Exercise directions:
Set down, please, exactly the lines below that run from the line with "rest = -(COLLAR_D" to the line with "bpy.data.objects.remove(obj)", both lines included.

━━ Material

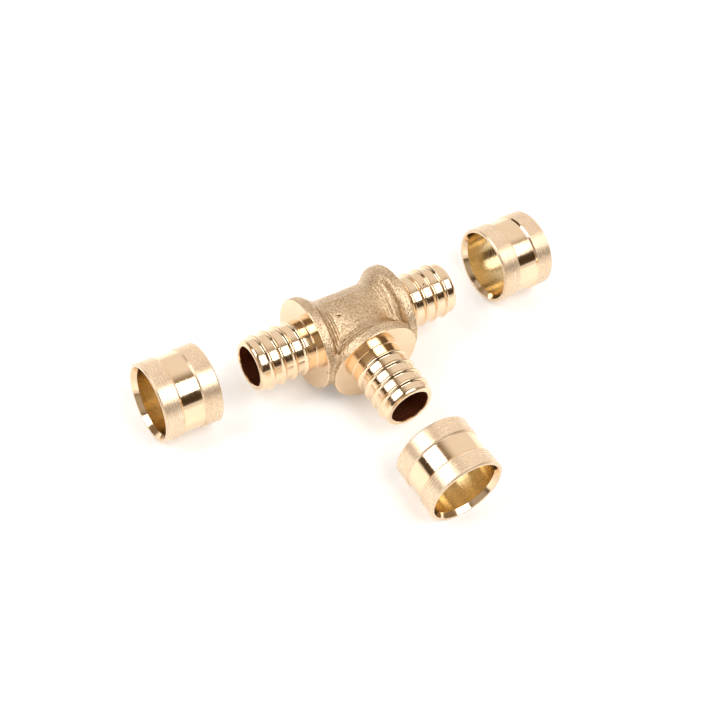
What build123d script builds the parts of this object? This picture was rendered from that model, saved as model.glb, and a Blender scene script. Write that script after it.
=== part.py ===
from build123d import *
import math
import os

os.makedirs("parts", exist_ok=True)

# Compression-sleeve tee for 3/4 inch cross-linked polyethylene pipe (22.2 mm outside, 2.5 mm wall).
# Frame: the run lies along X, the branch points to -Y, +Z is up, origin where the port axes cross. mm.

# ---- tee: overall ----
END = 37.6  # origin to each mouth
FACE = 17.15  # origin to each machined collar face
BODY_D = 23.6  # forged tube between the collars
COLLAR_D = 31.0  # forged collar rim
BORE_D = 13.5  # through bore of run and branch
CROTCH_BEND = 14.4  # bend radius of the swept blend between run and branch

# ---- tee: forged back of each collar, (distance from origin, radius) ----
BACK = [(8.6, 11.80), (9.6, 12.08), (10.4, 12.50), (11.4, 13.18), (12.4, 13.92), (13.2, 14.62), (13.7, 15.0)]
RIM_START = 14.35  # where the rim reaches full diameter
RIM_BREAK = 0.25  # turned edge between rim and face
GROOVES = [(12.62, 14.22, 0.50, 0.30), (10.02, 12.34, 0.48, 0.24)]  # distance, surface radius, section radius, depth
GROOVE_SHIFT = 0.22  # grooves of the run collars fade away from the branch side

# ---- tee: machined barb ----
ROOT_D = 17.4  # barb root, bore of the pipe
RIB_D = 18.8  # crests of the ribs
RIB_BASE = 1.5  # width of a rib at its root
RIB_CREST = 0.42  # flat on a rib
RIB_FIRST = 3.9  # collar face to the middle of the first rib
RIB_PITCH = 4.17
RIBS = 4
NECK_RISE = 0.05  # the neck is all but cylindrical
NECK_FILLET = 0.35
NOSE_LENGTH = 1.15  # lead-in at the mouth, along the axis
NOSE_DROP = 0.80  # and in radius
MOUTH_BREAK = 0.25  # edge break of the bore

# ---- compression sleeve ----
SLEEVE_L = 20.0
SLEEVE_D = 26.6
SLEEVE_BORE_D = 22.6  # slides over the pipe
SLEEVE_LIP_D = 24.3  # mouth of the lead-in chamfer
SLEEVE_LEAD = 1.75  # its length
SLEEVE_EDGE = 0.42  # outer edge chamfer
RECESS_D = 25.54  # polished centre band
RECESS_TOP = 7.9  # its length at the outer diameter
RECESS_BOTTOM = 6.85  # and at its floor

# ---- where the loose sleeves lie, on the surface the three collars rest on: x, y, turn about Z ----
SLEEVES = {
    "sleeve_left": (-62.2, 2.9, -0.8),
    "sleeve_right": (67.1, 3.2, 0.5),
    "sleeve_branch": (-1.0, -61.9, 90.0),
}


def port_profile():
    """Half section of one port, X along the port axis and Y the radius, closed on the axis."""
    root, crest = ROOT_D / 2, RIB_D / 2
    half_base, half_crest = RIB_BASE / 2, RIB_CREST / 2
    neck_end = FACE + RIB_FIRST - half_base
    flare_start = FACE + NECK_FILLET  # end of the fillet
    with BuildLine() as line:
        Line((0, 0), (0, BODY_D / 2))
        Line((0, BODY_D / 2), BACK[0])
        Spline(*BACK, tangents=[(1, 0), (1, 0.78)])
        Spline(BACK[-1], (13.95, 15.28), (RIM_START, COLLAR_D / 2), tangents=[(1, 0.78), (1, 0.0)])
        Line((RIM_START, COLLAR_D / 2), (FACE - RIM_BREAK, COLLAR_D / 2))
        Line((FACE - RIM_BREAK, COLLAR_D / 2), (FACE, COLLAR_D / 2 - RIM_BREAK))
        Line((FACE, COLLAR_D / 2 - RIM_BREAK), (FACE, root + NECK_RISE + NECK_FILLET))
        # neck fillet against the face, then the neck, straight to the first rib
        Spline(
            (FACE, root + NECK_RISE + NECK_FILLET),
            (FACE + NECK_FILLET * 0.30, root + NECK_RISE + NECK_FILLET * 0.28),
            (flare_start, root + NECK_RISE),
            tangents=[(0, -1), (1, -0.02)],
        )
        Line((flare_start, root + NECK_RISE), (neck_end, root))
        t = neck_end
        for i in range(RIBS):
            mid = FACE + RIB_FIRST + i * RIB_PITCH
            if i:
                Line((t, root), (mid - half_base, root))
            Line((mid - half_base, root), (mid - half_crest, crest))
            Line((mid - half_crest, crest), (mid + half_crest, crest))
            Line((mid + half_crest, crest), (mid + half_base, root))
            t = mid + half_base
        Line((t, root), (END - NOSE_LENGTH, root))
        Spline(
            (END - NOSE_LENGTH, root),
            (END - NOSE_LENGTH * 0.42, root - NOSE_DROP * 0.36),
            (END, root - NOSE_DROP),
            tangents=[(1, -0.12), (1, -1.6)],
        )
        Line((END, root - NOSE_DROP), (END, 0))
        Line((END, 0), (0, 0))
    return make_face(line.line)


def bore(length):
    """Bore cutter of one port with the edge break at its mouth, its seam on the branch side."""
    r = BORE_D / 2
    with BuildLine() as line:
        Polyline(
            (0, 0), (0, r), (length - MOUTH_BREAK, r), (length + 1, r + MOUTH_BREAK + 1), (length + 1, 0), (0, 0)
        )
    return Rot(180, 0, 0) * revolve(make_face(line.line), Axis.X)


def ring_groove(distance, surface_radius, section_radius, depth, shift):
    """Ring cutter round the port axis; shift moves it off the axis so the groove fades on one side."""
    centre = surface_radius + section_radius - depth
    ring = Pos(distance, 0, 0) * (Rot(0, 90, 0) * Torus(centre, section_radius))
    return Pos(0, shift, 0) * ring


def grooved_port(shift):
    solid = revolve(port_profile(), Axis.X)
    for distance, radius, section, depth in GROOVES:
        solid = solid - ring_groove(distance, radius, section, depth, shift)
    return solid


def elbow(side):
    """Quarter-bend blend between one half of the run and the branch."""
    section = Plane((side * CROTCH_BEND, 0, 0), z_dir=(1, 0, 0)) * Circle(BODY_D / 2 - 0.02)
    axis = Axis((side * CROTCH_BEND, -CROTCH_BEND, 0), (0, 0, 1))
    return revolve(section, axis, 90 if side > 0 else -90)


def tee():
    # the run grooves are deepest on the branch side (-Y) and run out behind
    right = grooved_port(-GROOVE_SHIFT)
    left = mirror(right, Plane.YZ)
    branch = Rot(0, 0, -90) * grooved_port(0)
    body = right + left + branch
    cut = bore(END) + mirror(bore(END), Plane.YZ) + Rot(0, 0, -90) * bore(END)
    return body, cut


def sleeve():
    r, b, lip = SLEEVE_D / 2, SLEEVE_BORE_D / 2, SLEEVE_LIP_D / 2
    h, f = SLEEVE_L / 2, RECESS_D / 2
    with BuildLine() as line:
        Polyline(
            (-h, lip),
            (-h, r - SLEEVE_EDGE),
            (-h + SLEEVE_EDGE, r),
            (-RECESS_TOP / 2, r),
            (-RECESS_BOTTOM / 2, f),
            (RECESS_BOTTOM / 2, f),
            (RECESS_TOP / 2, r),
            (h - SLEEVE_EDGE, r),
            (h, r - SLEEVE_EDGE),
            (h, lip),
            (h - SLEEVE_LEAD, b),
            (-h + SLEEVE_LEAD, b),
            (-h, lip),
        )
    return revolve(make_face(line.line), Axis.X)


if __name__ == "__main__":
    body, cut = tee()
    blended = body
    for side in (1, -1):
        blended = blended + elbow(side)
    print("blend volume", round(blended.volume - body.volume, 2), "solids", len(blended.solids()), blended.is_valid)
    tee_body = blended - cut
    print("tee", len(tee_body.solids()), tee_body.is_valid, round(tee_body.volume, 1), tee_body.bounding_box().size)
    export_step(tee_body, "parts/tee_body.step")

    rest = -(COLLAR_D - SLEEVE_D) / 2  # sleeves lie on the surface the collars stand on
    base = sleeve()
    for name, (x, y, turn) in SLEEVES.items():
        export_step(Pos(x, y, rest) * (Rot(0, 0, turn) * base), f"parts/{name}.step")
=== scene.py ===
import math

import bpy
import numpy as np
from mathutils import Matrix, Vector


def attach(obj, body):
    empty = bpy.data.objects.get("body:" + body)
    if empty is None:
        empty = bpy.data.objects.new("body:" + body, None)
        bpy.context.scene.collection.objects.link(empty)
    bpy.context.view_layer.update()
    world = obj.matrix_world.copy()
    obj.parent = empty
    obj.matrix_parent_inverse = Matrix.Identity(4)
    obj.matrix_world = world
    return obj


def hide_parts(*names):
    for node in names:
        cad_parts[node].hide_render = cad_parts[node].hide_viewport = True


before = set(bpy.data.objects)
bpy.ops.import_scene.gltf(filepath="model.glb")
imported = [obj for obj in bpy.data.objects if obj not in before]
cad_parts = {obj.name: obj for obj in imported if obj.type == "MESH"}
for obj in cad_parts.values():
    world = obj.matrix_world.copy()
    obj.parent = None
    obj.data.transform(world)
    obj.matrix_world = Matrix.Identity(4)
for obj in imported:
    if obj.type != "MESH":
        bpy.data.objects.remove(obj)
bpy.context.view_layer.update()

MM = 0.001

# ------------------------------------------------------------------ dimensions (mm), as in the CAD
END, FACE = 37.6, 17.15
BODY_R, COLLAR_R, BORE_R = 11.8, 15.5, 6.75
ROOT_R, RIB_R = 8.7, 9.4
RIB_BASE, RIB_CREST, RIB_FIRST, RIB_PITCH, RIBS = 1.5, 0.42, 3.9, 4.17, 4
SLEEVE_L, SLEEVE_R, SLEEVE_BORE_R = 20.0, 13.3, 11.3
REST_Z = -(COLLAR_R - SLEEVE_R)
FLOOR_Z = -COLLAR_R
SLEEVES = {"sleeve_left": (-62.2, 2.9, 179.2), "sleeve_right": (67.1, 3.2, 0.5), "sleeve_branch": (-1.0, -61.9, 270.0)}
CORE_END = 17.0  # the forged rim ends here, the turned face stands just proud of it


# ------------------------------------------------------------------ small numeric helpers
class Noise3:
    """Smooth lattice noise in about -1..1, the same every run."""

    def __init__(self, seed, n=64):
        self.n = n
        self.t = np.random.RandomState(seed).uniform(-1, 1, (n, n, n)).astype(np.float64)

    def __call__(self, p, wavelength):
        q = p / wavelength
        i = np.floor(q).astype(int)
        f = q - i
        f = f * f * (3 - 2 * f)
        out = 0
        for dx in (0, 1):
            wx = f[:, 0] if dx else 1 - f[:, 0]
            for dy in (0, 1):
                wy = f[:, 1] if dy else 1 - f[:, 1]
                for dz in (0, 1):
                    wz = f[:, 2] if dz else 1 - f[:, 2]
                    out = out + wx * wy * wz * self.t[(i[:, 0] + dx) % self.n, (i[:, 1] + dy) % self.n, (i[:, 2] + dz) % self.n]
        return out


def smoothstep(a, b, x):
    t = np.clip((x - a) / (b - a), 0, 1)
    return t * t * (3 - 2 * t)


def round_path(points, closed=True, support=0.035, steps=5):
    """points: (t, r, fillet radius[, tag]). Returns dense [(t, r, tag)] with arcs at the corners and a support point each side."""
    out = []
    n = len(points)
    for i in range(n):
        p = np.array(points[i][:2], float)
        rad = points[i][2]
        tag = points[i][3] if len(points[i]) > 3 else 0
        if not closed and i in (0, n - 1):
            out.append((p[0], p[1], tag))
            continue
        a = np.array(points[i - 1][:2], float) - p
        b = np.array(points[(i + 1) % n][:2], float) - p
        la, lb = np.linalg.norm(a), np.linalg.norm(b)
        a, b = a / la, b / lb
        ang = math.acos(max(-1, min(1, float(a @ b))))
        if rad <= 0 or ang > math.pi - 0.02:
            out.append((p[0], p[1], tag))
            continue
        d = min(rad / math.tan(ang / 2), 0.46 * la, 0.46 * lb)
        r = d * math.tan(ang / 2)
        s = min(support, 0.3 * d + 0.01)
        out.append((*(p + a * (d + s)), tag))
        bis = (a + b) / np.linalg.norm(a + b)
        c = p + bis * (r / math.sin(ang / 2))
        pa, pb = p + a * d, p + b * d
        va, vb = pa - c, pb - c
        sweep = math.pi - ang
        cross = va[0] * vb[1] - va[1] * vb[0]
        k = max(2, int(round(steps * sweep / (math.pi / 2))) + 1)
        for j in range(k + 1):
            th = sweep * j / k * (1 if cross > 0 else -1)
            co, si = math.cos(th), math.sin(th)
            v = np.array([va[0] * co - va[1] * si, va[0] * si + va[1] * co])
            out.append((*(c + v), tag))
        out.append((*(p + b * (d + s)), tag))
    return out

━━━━

Output for this task:
    rest = -(COLLAR_D - SLEEVE_D) / 2  # sleeves lie on the surface the collars stand on
    base = sleeve()
    for name, (x, y, turn) in SLEEVES.items():
        export_step(Pos(x, y, rest) * (Rot(0, 0, turn) * base), f"parts/{name}.step")
=== scene.py ===
import math

import bpy
import numpy as np
from mathutils import Matrix, Vector


def attach(obj, body):
    empty = bpy.data.objects.get("body:" + body)
    if empty is None:
        empty = bpy.data.objects.new("body:" + body, None)
        bpy.context.scene.collection.objects.link(empty)
    bpy.context.view_layer.update()
    world = obj.matrix_world.copy()
    obj.parent = empty
    obj.matrix_parent_inverse = Matrix.Identity(4)
    obj.matrix_world = world
    return obj


def hide_parts(*names):
    for node in names:
        cad_parts[node].hide_render = cad_parts[node].hide_viewport = True


before = set(bpy.data.objects)
bpy.ops.import_scene.gltf(filepath="model.glb")
imported = [obj for obj in bpy.data.objects if obj not in before]
cad_parts = {obj.name: obj for obj in imported if obj.type == "MESH"}
for obj in cad_parts.values():
    world = obj.matrix_world.copy()
    obj.parent = None
    obj.data.transform(world)
    obj.matrix_world = Matrix.Identity(4)
for obj in imported:
    if obj.type != "MESH":
        bpy.data.objects.remove(obj)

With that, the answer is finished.